> What you have to do
Give all of the lines again, with nothing added or dropped.

> Given data
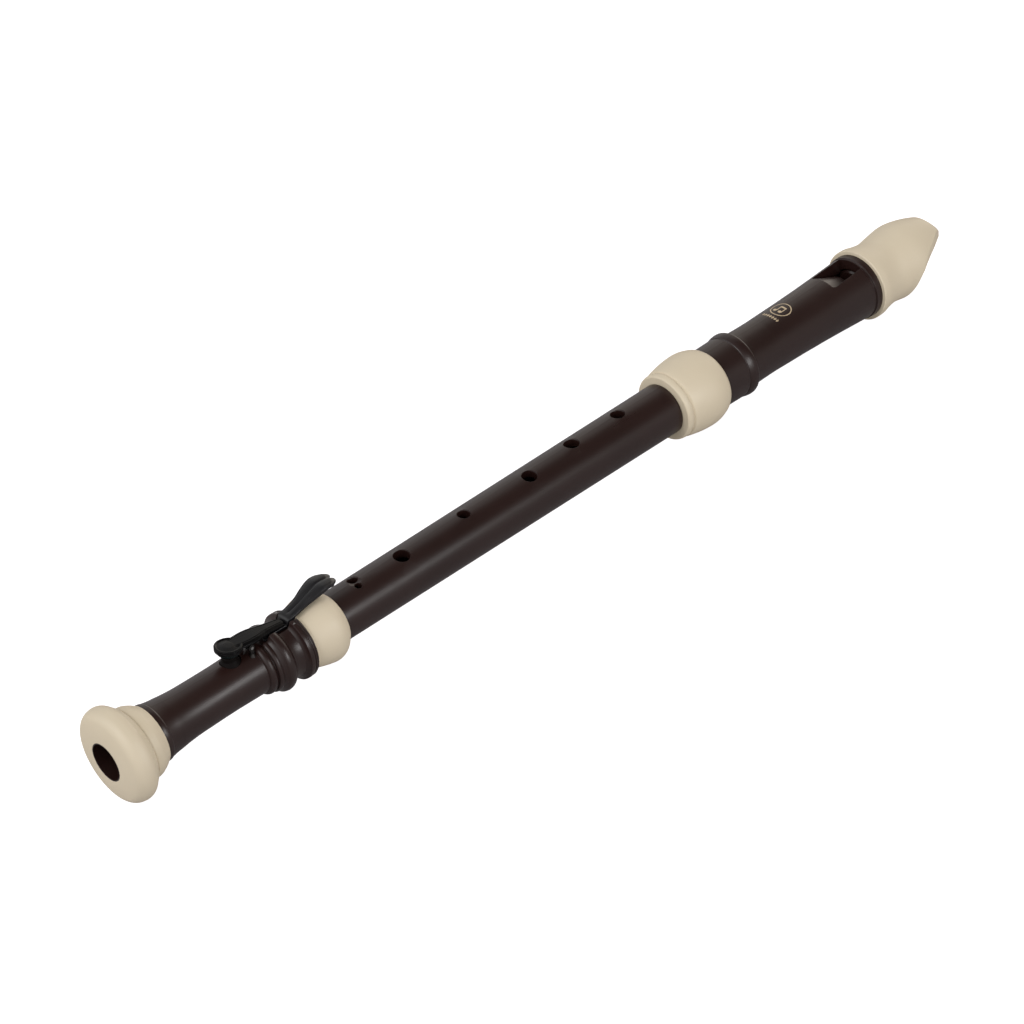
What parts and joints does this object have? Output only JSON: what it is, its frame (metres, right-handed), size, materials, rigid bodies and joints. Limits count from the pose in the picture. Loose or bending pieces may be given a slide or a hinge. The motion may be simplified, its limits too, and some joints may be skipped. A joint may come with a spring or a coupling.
{
  "type": "tenor recorder",
  "caption": "Three-joint tenor recorder in dark brown plastic with ivory beak, ferrules and bell ring, a double lower finger hole and a sprung two-lever key on the foot.",
  "frame": {"origin": "centre of the bell's end face, on the bore axis", "axes": "+X along the bore from the bell to the beak, +Z on the finger-hole side, +Y towards the player's right"},
  "size_m": [0.64, 0.0536, 0.0543],
  "materials": {
    "brown_plastic": "satin moulded ABS, dark brown",
    "ivory_plastic": "satin moulded ABS, ivory",
    "black_plastic": "fine matt moulded plastic, black",
    "pad": "soft dark skin pad",
    "steel": "bright drawn wire and rod",
    "felt": "pressed felt",
    "rubber": "greased rubber ring"
  },
  "bodies": {
    "middle": {"middle_tube": "brown_plastic"},
    "upper_seal": {"upper_seal": "rubber"},
    "head": {"head_ring": "ivory_plastic", "head_body": "brown_plastic", "block": "brown_plastic", "beak": "ivory_plastic"},
    "lower_seal": {"lower_seal": "rubber"},
    "foot": {"foot_body": "brown_plastic", "foot_ring": "ivory_plastic", "bell_ring": "ivory_plastic", "tone_hole_seat": "brown_plastic", "pivot_posts": "steel", "pad_axle": "steel", "touch_axle": "steel", "pad_spring": "steel", "rest_felt": "felt"},
    "pad_key": {"pad_lever": "black_plastic", "key_pad": "pad", "link_felt": "felt"},
    "touch_key": {"touch_lever": "black_plastic"}
  },
  "joints": [
    {"name": "head_turn", "type": "hinge", "parent": "middle", "child": "upper_seal", "pos_m": [0.423, 0, 0], "axis": [1, 0, 0], "continuous": true},
    {"name": "head_slide", "type": "slide", "parent": "upper_seal", "child": "head", "axis": [1, 0, 0], "range_m": [0, 0.02]},
    {"name": "foot_turn", "type": "hinge", "parent": "middle", "child": "lower_seal", "pos_m": [0.1262, 0, 0], "axis": [1, 0, 0], "continuous": true},
    {"name": "foot_slide", "type": "slide", "parent": "lower_seal", "child": "foot", "axis": [-1, 0, 0], "range_m": [0, 0.02]},
    {"name": "touch_press", "type": "hinge", "parent": "foot", "child": "touch_key", "pos_m": [0.1205, 0, 0.0172], "axis": [0, 1, 0], "range_deg": [0, 5.8], "stiffness_Nm_per_rad": 0.05, "springref_deg": -17.19},
    {"name": "pad_close", "type": "hinge", "parent": "foot", "child": "pad_key", "pos_m": [0.0932, 0, 0.018], "axis": [0, 1, 0], "range_deg": [-7, 0], "stiffness_Nm_per_rad": 0.05, "springref_deg": 17.19}
  ],
  "couplings": [
    {"joint": "pad_close", "follows": "touch_press", "ratio": -1.2069}
  ]
}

> Expected answer
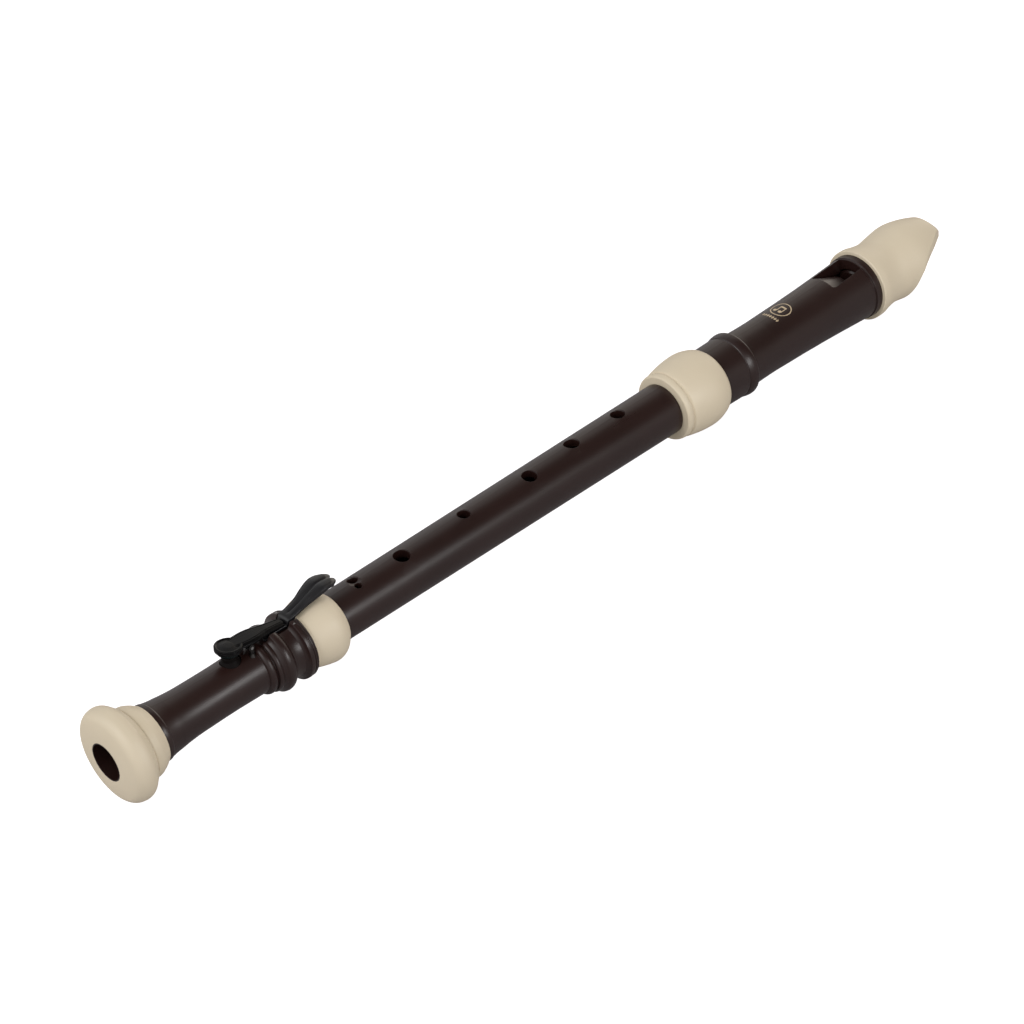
What parts and joints does this object have? Output only JSON: what it is, its frame (metres, right-handed), size, materials, rigid bodies and joints. Limits count from the pose in the picture. Loose or bending pieces may be given a slide or a hinge. The motion may be simplified, its limits too, and some joints may be skipped. A joint may come with a spring or a coupling.
{
  "type": "tenor recorder",
  "caption": "Three-joint tenor recorder in dark brown plastic with ivory beak, ferrules and bell ring, a double lower finger hole and a sprung two-lever key on the foot.",
  "frame": {"origin": "centre of the bell's end face, on the bore axis", "axes": "+X along the bore from the bell to the beak, +Z on the finger-hole side, +Y towards the player's right"},
  "size_m": [0.64, 0.0536, 0.0543],
  "materials": {
    "brown_plastic": "satin moulded ABS, dark brown",
    "ivory_plastic": "satin moulded ABS, ivory",
    "black_plastic": "fine matt moulded plastic, black",
    "pad": "soft dark skin pad",
    "steel": "bright drawn wire and rod",
    "felt": "pressed felt",
    "rubber": "greased rubber ring"
  },
  "bodies": {
    "middle": {"middle_tube": "brown_plastic"},
    "upper_seal": {"upper_seal": "rubber"},
    "head": {"head_ring": "ivory_plastic", "head_body": "brown_plastic", "block": "brown_plastic", "beak": "ivory_plastic"},
    "lower_seal": {"lower_seal": "rubber"},
    "foot": {"foot_body": "brown_plastic", "foot_ring": "ivory_plastic", "bell_ring": "ivory_plastic", "tone_hole_seat": "brown_plastic", "pivot_posts": "steel", "pad_axle": "steel", "touch_axle": "steel", "pad_spring": "steel", "rest_felt": "felt"},
    "pad_key": {"pad_lever": "black_plastic", "key_pad": "pad", "link_felt": "felt"},
    "touch_key": {"touch_lever": "black_plastic"}
  },
  "joints": [
    {"name": "head_turn", "type": "hinge", "parent": "middle", "child": "upper_seal", "pos_m": [0.423, 0, 0], "axis": [1, 0, 0], "continuous": true},
    {"name": "head_slide", "type": "slide", "parent": "upper_seal", "child": "head", "axis": [1, 0, 0], "range_m": [0, 0.02]},
    {"name": "foot_turn", "type": "hinge", "parent": "middle", "child": "lower_seal", "pos_m": [0.1262, 0, 0], "axis": [1, 0, 0], "continuous": true},
    {"name": "foot_slide", "type": "slide", "parent": "lower_seal", "child": "foot", "axis": [-1, 0, 0], "range_m": [0, 0.02]},
    {"name": "touch_press", "type": "hinge", "parent": "foot", "child": "touch_key", "pos_m": [0.1205, 0, 0.0172], "axis": [0, 1, 0], "range_deg": [0, 5.8], "stiffness_Nm_per_rad": 0.05, "springref_deg": -17.19},
    {"name": "pad_close", "type": "hinge", "parent": "foot", "child": "pad_key", "pos_m": [0.0932, 0, 0.018], "axis": [0, 1, 0], "range_deg": [-7, 0], "stiffness_Nm_per_rad": 0.05, "springref_deg": 17.19}
  ],
  "couplings": [
    {"joint": "pad_close", "follows": "touch_press", "ratio": -1.2069}
  ]
}